Having an expansive sense of time—thus remembering the past and looking far ahead—produces sobriety, understanding...and also disgust. Here I bring a graphic that shows at a glance just how effectively we’ve always managed to manage our financial sector. The graphic looks back over two hundred years, dividing the time into decades. Bars show decades in which a major financial melt-down took place, and its date replaces the decade’s number. Thus in the 1810s there was the major crisis of 1819. For the more recent events I’m also showing the name we’ve come to attach to the troubles, beginning with the Panic of 1907. In every one of these cases, massive bank failures have taken place.
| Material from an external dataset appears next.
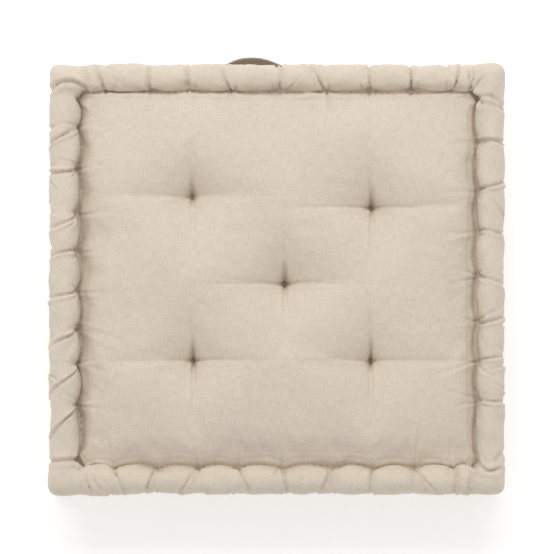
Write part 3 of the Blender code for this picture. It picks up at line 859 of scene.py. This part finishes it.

Here is the image:

It was my good fortune to have arrived in the United States in the wide grey period of the twentieth century (getting here in 1951). By the time the S&L meltdown came we were safely in a home of our own. The first financial crisis that actually cost us like real money was the Great Recession. But as this history shows, it's difficult to escape one of these blue bars hurting you, sooner or later, unless your life is rather short.

What’s striking here is that, without serious interventions, such as those that began after the Great Depression, these crises occurred with a kind of regularity at roughly twenty-year intervals, about the time it takes for a generation to forget how bad things had once been. Hence deregulation, to permit easier gaming of the blessed Market, takes hold and produces the next Surprise!!!